Que pena! A maior revista brasileira ignorou o esforço editorial da Topbooks, que lançou a poesia completa de Lêdo Ivo. O poeta, oito anos mais velho do que seu desafeto, tem 80 anos, 64 de poesia, pois estreou em 1940. O prefácio é de Ivan Junqueira e é intitulado ‘Quem tem medo de Lêdo Ivo?’ Não é que não devesse ter dado a nota da briga – afinal a vida literária tem desses dissabores e o leitor precisa saber dos bastidores para melhor entender o contexto de autores e livros –, mas por que não aproveitou a ocasião, sumamente pertinente, e não convidou dois intelectuais isentos para escrever sobre a obra de cada um dos contendores? Os leitores ganhariam mais.
O prefaciador conclui assim o seu estudo introdutório:
‘Quem tem medo de Lêdo Ivo somente o tem por temer a poesia, uma poesia que desceu às raízes do ser e ao horror da existência. Mas o horror, como nos ensina Eliot, nada mais é do que um passo rumo à glória.
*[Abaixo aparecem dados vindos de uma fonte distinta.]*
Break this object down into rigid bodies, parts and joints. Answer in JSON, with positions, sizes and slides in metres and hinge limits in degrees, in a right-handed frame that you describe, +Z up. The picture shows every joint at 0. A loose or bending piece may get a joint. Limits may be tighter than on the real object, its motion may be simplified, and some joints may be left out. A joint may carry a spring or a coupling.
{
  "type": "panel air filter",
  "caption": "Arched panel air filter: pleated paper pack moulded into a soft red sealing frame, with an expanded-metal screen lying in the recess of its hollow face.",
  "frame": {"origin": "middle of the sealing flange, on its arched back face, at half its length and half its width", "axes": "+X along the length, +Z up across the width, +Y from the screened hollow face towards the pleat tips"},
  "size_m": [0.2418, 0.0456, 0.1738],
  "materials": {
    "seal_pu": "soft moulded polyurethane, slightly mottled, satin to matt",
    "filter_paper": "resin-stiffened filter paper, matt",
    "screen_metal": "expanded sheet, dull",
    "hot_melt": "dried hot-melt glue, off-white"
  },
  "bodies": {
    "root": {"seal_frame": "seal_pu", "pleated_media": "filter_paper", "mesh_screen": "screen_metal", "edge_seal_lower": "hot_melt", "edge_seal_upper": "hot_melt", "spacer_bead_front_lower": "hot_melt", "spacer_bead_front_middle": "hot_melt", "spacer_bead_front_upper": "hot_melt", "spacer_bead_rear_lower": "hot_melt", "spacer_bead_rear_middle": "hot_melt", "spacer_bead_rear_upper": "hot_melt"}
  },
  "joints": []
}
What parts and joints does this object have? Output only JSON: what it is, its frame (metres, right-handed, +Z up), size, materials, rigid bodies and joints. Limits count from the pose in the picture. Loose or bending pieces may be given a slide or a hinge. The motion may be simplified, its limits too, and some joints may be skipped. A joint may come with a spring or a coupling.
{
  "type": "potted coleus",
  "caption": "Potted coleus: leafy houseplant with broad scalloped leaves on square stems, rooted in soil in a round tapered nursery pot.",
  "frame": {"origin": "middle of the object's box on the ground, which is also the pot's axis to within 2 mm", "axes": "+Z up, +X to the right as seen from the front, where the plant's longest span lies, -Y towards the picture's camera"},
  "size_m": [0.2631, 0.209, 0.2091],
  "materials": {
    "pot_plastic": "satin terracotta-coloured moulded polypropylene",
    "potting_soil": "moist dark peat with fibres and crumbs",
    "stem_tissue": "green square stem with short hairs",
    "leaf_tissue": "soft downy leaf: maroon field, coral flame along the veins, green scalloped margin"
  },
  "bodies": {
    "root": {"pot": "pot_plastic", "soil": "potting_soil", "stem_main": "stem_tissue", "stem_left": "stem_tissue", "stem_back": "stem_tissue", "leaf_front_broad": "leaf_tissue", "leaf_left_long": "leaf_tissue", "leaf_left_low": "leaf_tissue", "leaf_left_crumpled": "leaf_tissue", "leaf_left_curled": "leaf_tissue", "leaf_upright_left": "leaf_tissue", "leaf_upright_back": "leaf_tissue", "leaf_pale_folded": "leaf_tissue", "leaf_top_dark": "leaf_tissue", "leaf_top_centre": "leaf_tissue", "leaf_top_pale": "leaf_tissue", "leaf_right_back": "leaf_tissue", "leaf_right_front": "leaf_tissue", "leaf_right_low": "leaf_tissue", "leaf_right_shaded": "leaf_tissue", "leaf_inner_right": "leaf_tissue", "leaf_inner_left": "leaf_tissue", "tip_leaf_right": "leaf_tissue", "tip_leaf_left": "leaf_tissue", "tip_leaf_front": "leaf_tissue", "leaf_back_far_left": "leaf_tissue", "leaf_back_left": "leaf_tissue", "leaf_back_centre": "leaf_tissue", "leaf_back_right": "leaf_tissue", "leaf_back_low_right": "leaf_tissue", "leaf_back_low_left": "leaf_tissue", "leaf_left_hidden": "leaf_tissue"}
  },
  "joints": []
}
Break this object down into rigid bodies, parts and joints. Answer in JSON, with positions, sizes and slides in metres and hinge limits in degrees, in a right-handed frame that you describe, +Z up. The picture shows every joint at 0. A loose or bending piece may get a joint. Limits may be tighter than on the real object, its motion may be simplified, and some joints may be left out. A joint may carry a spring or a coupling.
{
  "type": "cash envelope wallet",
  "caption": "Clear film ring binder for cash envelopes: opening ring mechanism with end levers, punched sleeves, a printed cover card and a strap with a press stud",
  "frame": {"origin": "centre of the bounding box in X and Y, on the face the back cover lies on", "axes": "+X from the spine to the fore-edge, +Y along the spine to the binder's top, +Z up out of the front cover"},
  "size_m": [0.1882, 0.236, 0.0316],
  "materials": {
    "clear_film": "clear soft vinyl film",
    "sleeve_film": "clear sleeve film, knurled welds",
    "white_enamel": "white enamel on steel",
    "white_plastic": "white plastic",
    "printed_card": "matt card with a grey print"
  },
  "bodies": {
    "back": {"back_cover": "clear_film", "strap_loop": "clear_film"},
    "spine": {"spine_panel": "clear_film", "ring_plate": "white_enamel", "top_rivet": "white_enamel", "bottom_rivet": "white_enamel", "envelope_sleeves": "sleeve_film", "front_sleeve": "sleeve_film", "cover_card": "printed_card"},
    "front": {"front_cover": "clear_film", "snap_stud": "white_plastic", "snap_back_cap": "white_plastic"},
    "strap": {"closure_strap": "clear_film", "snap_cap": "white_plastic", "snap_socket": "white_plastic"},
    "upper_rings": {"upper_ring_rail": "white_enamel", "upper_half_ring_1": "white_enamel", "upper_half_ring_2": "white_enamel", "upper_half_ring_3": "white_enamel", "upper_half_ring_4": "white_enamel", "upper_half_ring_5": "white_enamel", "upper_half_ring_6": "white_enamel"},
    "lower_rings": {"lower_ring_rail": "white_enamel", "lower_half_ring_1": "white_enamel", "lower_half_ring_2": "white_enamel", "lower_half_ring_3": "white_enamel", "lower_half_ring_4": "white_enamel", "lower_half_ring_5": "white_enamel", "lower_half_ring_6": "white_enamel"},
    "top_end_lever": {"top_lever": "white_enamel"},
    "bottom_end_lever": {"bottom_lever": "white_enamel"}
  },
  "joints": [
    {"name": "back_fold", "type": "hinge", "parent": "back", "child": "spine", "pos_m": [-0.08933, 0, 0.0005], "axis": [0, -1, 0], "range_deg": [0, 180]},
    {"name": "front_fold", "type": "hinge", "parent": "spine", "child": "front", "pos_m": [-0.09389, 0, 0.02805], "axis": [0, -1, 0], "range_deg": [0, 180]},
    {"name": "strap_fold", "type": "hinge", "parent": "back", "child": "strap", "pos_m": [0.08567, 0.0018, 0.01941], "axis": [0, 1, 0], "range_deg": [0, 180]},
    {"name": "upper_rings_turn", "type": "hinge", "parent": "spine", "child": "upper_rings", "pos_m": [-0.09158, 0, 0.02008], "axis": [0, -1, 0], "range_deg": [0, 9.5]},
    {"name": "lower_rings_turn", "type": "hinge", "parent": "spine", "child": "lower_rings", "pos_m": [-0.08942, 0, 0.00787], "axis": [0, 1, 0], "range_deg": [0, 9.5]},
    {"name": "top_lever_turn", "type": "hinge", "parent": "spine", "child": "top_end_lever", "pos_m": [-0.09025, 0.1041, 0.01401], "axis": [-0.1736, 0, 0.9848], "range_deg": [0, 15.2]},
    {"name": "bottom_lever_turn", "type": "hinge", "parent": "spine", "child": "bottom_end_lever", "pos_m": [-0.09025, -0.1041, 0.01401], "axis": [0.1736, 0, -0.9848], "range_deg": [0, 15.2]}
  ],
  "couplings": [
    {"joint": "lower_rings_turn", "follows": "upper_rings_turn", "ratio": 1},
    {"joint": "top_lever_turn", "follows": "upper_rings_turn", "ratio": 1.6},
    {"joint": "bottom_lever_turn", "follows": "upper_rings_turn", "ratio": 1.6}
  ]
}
Não há por que temê-lo, leitor, mas antes reverenciá-lo no limiar de sua eternidade’.
Horror, mesmo, ‘divertido horror’, como diria Nelson Rodrigues, é o que às vezes vemos, pelas frestas de festas e eventos, em nossa vida literária. O povo tem mais respeito e é mais autêntico. Em poucos botecos teria acontecido o que foi relatado. Nos botecos, briga é briga, não é farsa, não.
Ainda bem que os imortais não puxaram as espadas. Pareceu rinha em que a Bahia enfrentou Alagoas. Nós, os leitores, fiquemos com a obra de cada um. Vale a pena ler os dois, o poeta e o ensaísta, e saímos de seus livros ganhando muito e não como agora nessa tal briga, em que todos perdem.